Wer Tiere behandelt wie Dreck, ist nur ein kleiner Schritt davon entfernt, auch andere Menschen wie Dreck zu behandeln. „Klar“, gesteht Rita, „man kann nicht jeden Hund retten. Man tut sich auch keinen Gefallen, mit fünf Tieren in der Wohnung, die nur alles verdrecken. Bei vielen Tieren ist der Schaden irreparabel. Aber wer sich einen Hund anschafft, der sollte wenigstens um das Tier kümmern. Ansonsten sollte man es lieber lassen.“
Während wir reden, backt Rita einen Kuchen mit den Aprikosen, die wir gestern Abend gepflückt haben. „Ich backe selten Kuchen“, erzählt Rita, „im Sommer verwandelt sich nämlich beim Backen die Küche in eine Sauna, und gut für die Energiebilanz ist es sowieso nicht.
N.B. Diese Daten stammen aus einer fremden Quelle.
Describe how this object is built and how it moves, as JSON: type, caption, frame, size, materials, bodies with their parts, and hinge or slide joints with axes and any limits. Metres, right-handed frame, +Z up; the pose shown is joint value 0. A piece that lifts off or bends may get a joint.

Außerdem muss ich ihn dann einfrieren.“
„Da wir in den letzten zwei Jahren nicht so viele Gäste hatten, sedimentiert sich das Essen wie die Gesteinsschichten, und schließlich befinden sich unten in der Kühltruhe nur noch Essensfossilien. Wer das nicht möchte, ist gezwungen immer die Gerichte zu machen, die gerade wegmüssen bevor sie verderben. Das will ich nicht.“
„Du willst dich also nicht der Diktatur der Kühltruhe unterwerfen“, scherze ich.
„So ist es.“
Wir kommen noch einmal auf das soziale Klima in Portugal zu sprechen.
„Weißt du, mir gefällt hier, dass insgesamt unter den Portugiesen die Verbundenheit größer ist als in Deutschland. Portugiesen jammern auch nicht“, sagt mir Rita. „Sie beklagen sich nicht, sondern passen sich den Umständen an. Portugiesen sind sehr diplomatisch, das soziale Klima ist angenehm.“
„Aber als Deutsche musste ich mich da erst mal dran gewöhnen. Anfangs bin ich öfter mal angeeckt – heute passiert das eher meinen Freunden, die aus Deutschland zu Besuch sind“, lacht Rita. „Die nennen das Kind beim Namen, und das verkraftet nicht jede portugiesische Seele.“
Interessant, wie unterschiedlich Länder sind. Trotzdem sind das Feinheiten: Im Großen überwiegen für mich die Gemeinsamkeiten.